--- COLLECTED MATERIAL ---

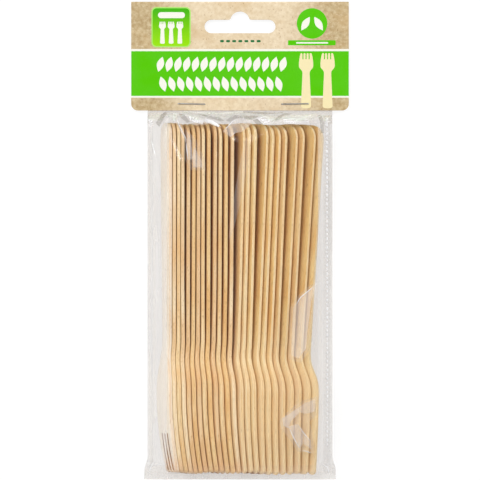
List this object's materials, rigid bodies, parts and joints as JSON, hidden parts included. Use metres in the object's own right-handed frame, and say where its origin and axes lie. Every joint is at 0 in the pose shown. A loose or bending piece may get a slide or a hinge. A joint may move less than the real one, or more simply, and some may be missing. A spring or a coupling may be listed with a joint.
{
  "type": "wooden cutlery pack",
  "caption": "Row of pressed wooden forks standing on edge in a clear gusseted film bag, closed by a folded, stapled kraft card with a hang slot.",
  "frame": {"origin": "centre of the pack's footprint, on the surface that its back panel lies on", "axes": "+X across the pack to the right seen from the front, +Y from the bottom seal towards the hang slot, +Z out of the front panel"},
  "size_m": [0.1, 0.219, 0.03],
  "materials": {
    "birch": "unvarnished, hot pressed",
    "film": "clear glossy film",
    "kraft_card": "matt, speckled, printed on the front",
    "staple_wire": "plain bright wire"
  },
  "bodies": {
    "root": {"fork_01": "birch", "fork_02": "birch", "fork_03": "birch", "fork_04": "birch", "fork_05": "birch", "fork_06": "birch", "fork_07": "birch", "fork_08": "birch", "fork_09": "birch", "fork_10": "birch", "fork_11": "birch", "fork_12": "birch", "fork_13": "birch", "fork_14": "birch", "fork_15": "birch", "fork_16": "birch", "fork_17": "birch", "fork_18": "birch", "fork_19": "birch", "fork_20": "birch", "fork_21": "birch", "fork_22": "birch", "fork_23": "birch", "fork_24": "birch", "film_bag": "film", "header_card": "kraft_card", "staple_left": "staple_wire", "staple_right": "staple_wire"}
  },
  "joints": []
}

---

**GIVEN REQUEST:** Each line must be given again exactly as written above.

**FINAL RESULT:**
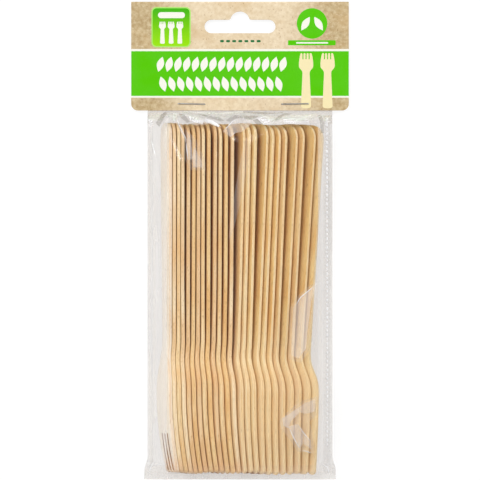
List this object's materials, rigid bodies, parts and joints as JSON, hidden parts included. Use metres in the object's own right-handed frame, and say where its origin and axes lie. Every joint is at 0 in the pose shown. A loose or bending piece may get a slide or a hinge. A joint may move less than the real one, or more simply, and some may be missing. A spring or a coupling may be listed with a joint.
{
  "type": "wooden cutlery pack",
  "caption": "Row of pressed wooden forks standing on edge in a clear gusseted film bag, closed by a folded, stapled kraft card with a hang slot.",
  "frame": {"origin": "centre of the pack's footprint, on the surface that its back panel lies on", "axes": "+X across the pack to the right seen from the front, +Y from the bottom seal towards the hang slot, +Z out of the front panel"},
  "size_m": [0.1, 0.219, 0.03],
  "materials": {
    "birch": "unvarnished, hot pressed",
    "film": "clear glossy film",
    "kraft_card": "matt, speckled, printed on the front",
    "staple_wire": "plain bright wire"
  },
  "bodies": {
    "root": {"fork_01": "birch", "fork_02": "birch", "fork_03": "birch", "fork_04": "birch", "fork_05": "birch", "fork_06": "birch", "fork_07": "birch", "fork_08": "birch", "fork_09": "birch", "fork_10": "birch", "fork_11": "birch", "fork_12": "birch", "fork_13": "birch", "fork_14": "birch", "fork_15": "birch", "fork_16": "birch", "fork_17": "birch", "fork_18": "birch", "fork_19": "birch", "fork_20": "birch", "fork_21": "birch", "fork_22": "birch", "fork_23": "birch", "fork_24": "birch", "film_bag": "film", "header_card": "kraft_card", "staple_left": "staple_wire", "staple_right": "staple_wire"}
  },
  "joints": []
}